Fascism-lite. America can’t do anything well anymore in its post-Empire phase, not even fascism. No infrastructure (the Nazis gave Germany the autobahn, but Trump’s new airports, highways, and high speed trains have been diminished to one “wall,” now not even a wall, but slanted metal stakes), no concentration camps (aside from the asylum seeker desert concentration camps), no brown shirt / black shirt uniforms (aside from the red MAGA hats), no ubiquitous banners and Leni Riefenstahl orchestrated masses (aside from those slack-jawed, mouth breathing, lower middle class mobs that attend il Dumbo’s rallies), no “official” government propaganda news outlet (aside from the obvious, Fox, and our own version of Josef Goebbels, that lazy-eyed, Ozarkian Sarah Huckabee-Sanders), no systematic “other-ing” of racial or religious minorities (oh, wait…)…
As Andrew Sullivan has detailed in a recent post in NY Mag.com, the new normal in the age of Trump is the lack of outrage by the vast majority of Americans, any sense of shame by those who are in a position to hold the president accountable. The new normal is to keep going back to the 2016 rally cries of lock her up, not just because it is fun and part of group-think, but also because the corruption decried by the mob is one of upending the established patriarchal traditions of Western civilization, not any kind of criminal corruption. To the authoritarian Right, corruption has been re-defined, and what is most important is guarding the purity of America, defending the traditionalist notions of a Great America of yore, in which gender norms were sacrosanct, with the white male firmly atop of the power pyramid. With this view of reality, amplified and turbo-charged through the incessant chirping of the bobble-heads on Fox News, Trump is indeed delivering on his promises, and at the same time constantly antagonizing the self-righteous liberal/progressive Left to the utter delight of his minions.
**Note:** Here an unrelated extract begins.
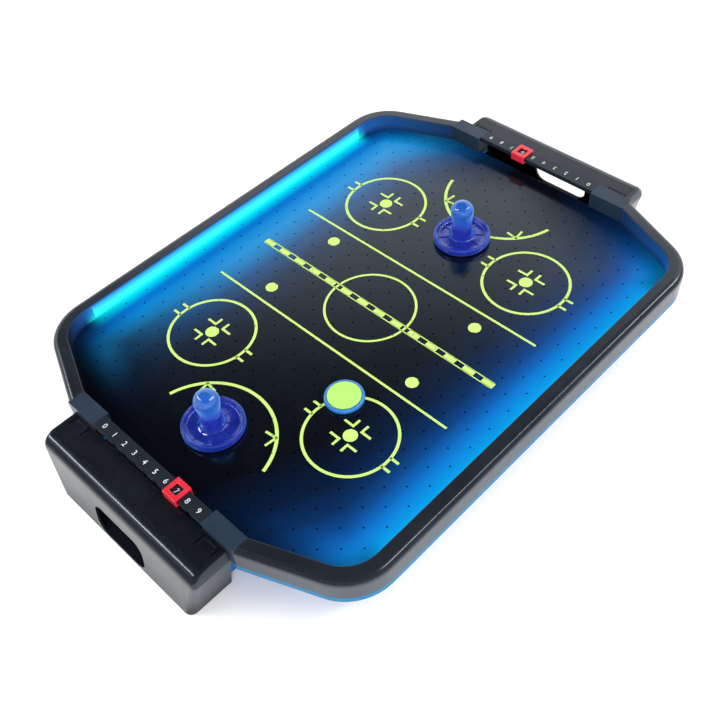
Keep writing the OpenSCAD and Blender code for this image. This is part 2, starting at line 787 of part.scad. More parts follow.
// A hollow grip with a domed top that sits on the neck, over its peg.
module striker_knob(at) {
    z0 = felt_t + neck_h + gap;
    z1 = felt_t + peg_h + gap;
    dome_z = striker_h - gap - knob_r;
    shell = 2.5;
    color("cornflowerblue", 0.7) at_striker(at) rotate_extrude() difference() {
        intersection() {
            union() {
                polygon([[0, z0], [neck_r, z0], [knob_r, dome_z], [0, dome_z]]);
                translate([0, dome_z]) circle(knob_r);
            }
            square([knob_r, striker_h + 1]);
            translate([0, z0]) square([knob_r, striker_h]);
        }
        translate([-1, z0 - 1]) square([1 + peg_r + gap, z1 - z0 + 1]);
        translate([-1, z1 + 1.5]) square([knob_r - 2.5, dome_z - z1 - 1.5]);
        translate([0, dome_z]) intersection() {
            circle(knob_r - shell);
            translate([-1, -eps]) square(knob_r);
        }
    }
}

module puck_body() {
    edge = 1;
    color("deepskyblue") translate([puck_x, puck_y, play_z + gap]) rotate_extrude() difference() {
        union() {
            square([puck_r - edge, puck_h]);
            translate([0, edge]) square([puck_r, puck_h - 2 * edge]);
            for (z = [edge, puck_h - edge]) translate([puck_r - edge, z]) circle(edge, $fn = 24);
        }
        translate([-eps, puck_h - 1.2]) square([puck_r - 3, 2]);
    }
}

module puck_disc() {
    color("greenyellow") translate([puck_x, puck_y, play_z + gap + puck_h - 1.2])
        cylinder(r = puck_r - 3 - gap, h = 1.4);
}

near_slider_x = (near_score - 4.5) * score_pitch;
far_slider_x = (4.5 - far_score) * score_pitch;

base_tray();
rubber_feet();
playing_surface();
rim_left();
rim_right();
rim_screws();
at_near_end() score_rail();  // score_rail_near
score_rail();  // score_rail_far
at_near_end() score_slider(-near_slider_x);  // score_slider_near
score_slider(far_slider_x);  // score_slider_far
at_near_end() goal_box();  // goal_box_near
goal_box();  // goal_box_far
at_near_end() goal_lid();  // goal_lid_near
goal_lid();  // goal_lid_far
goal_box_screws();
mirror([1, 0, 0]) led_diffuser_right();  // led_diffuser_left
led_diffuser_right();
mirror([1, 0, 0]) led_board_right();  // led_board_left
led_board_right();
mirror([1, 0, 0]) led_chips_right();  // led_chips_left
led_chips_right();
led_wires();
intake_grille();
fan_shroud();
fan_screws();
motor_bracket();
fan_motor();
motor_shaft();
fan_impeller();
fan_wires();
battery_box();
battery_cells();
battery_contacts();
battery_door();
battery_wires();
switch_wires();
control_board();
power_switch_body();
power_switch_rocker();
striker_base([near_striker_x, near_striker_y]);  // striker_base_near
striker_knob([near_striker_x, near_striker_y]);  // striker_knob_near
striker_felt([near_striker_x, near_striker_y]);  // striker_felt_near
striker_base([far_striker_x, far_striker_y]);  // striker_base_far
striker_knob([far_striker_x, far_striker_y]);  // striker_knob_far
striker_felt([far_striker_x, far_striker_y]);  // striker_felt_far
puck_body();
puck_disc();
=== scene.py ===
"""Looks of a tabletop air hockey table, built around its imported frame.

Everything is in metres in the frame's own axes: X across the table, Y along it, Z up.
"""

import json
import math

import bmesh
import bpy
from mathutils import Matrix, Quaternion, Vector

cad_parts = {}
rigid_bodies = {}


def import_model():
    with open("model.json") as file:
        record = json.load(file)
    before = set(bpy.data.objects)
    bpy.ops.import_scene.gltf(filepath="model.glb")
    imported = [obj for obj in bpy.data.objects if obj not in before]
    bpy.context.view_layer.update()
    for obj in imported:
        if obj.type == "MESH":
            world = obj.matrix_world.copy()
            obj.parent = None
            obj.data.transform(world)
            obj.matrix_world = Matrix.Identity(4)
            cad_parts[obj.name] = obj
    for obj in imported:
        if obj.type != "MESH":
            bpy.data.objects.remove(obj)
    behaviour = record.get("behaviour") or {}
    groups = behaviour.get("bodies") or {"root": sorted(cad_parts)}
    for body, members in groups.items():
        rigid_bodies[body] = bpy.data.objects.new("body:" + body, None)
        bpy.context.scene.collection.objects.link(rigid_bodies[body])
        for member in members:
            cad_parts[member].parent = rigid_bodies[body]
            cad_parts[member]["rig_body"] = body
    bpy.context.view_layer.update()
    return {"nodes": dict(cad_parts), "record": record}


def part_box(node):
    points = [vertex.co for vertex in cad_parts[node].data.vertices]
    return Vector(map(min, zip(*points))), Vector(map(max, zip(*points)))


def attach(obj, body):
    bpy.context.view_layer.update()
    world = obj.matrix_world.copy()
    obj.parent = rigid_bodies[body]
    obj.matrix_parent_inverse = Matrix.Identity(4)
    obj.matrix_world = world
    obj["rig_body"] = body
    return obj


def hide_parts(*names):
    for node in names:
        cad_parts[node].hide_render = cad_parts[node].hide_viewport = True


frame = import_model()

MM = 0.001
NODES = frame["nodes"]
SLOT_OF = {part["node"]: part["material_slot"] for part in frame["record"]["subparts"]}
SURFACE_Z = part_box("playing_surface")[1].z     # top of the board
RAIL_IN_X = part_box("led_diffuser_right")[0].x  # inner face of the side rails
RAIL_TOP_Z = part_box("rim_right")[1].z
BAR_END_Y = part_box("led_diffuser_right")[1].y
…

Passive protest is no longer an option
Passive consumers of politics, that is what most people are.
America has become a culture of passivity, a celebration of consumption (even of hoarding), where narcissism has become banalized with selfie-ism via social media, and political “news” is received mainly through late-night talk show hosts in their comedic monologues, the overwhelming majority of citizens are blissfully unaware of what is being done (and what could be done if voted into power) in their name. As a result only the activist edges of the public square are engaged, on the Right as well as the Left.
Where is the protest music, the anti-establishment / anti-Trump anthems in pop music to rally a movement of angry Millennials? During the 1960s music had a nearly universal theme of protest regarding the war in Vietnam, the civil rights movement, and a sense that the world was going in the wrong direction. There were political messages in songs that made the Top 40 pop charts. Musical acts as diverse as The Beatles, The Rolling Stones, Simon & Garfunkle, and even Elvis had hits that were about revolution and social issues.
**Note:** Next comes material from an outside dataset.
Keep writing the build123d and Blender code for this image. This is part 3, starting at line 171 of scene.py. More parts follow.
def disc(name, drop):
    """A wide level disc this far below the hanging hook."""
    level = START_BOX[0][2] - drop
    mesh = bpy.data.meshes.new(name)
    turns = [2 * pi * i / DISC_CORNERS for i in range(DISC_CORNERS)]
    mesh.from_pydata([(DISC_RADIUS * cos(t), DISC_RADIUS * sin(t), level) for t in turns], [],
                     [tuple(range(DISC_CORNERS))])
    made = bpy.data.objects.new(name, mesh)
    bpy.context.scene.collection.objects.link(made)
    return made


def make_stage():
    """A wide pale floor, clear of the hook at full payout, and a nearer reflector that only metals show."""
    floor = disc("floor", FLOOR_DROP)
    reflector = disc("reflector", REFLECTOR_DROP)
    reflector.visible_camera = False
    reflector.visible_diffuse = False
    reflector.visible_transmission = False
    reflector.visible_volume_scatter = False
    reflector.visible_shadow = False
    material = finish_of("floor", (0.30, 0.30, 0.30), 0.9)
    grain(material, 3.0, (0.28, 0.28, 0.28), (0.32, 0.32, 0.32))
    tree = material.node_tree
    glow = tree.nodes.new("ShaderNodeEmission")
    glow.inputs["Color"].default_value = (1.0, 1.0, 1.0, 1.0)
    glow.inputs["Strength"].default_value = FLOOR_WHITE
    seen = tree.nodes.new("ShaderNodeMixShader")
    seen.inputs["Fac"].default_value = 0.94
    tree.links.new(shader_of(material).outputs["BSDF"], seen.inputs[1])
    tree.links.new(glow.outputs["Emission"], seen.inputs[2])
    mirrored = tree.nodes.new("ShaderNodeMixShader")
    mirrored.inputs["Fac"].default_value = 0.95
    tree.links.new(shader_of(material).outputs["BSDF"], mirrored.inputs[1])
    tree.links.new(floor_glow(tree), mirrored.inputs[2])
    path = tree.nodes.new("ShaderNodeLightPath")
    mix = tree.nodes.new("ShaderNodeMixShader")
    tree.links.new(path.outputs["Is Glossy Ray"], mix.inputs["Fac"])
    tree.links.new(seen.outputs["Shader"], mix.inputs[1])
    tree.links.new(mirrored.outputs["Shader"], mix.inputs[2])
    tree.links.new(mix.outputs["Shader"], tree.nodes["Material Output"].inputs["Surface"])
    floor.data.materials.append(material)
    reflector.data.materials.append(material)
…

In post-Empire America, we can’t even get protests done the right way. The only vanguard in the resistance that brings marchers out in the hundreds of thousands is the splintering Women’s March, rapidly evaporating in strength due to charges of anti-Semitism and racism. The earlier example of spontaneous, ground-up mass protest, Occupy Wall Street, collapsed from its own lack of a program and leaderless organization. Both movements claim that they in fact succeeded, the former pointing to the 2018 mid-term elections which elected a record number of women and the Democrats retaking control of the House, and the latter by stating that they moved the Overton Window by making wealth and income inequality a major focus for Democrats going forward.
Those unsuspecting citizens in the passive middle are slowly being disenfranchised by the Trumpist Right, where reports that over 1.5 million were voters purged from the state of Georgia alone in the span of four years, and then there is North Dakota and the disenfranchisement of the Native Americans, and Dodge City in Kansas, of course, plus the litany of voter identification laws in North Carolina, Texas, and well, the list is growing. Added on top of this, the lack of paper receipts showing how an electronic ballot was cast, has created paranoia in Texas, and legitimate concern about hacking capabilities across many states. Indeed, the panoply of irregularities and institutional barriers to the free exercise of the right to vote (e.g. the umpire of elections — the Secretary of State, Brian Kemp — was also running for the top office in the state of Georgia, an obvious conflict of interest, but refused to remove himself from the controversy) can lead many to question whether the United States does hold “free and fair elections.”
Yet one must have some responsibility, some agency in a democracy, even in the face of impediments. Colloquially calling it “adulting,” we sometimes need to organize our lives temporarily making priorities out of daily minutiae to get some important things done, whether it is making sure the rent is paid before the 10th of the month, or building enough time into our commute to get to work on time, we are expected to function despite the many unexpected barriers we encounter. Throwing up one’s hands and whining “it’s too hard” to vote just doesn’t resonate anymore, not when so much is at stake under Republican consolidated government.
So let’s shut it down.
Give us the unredacted Mueller report…Do your job, Congress, investigate, impeach!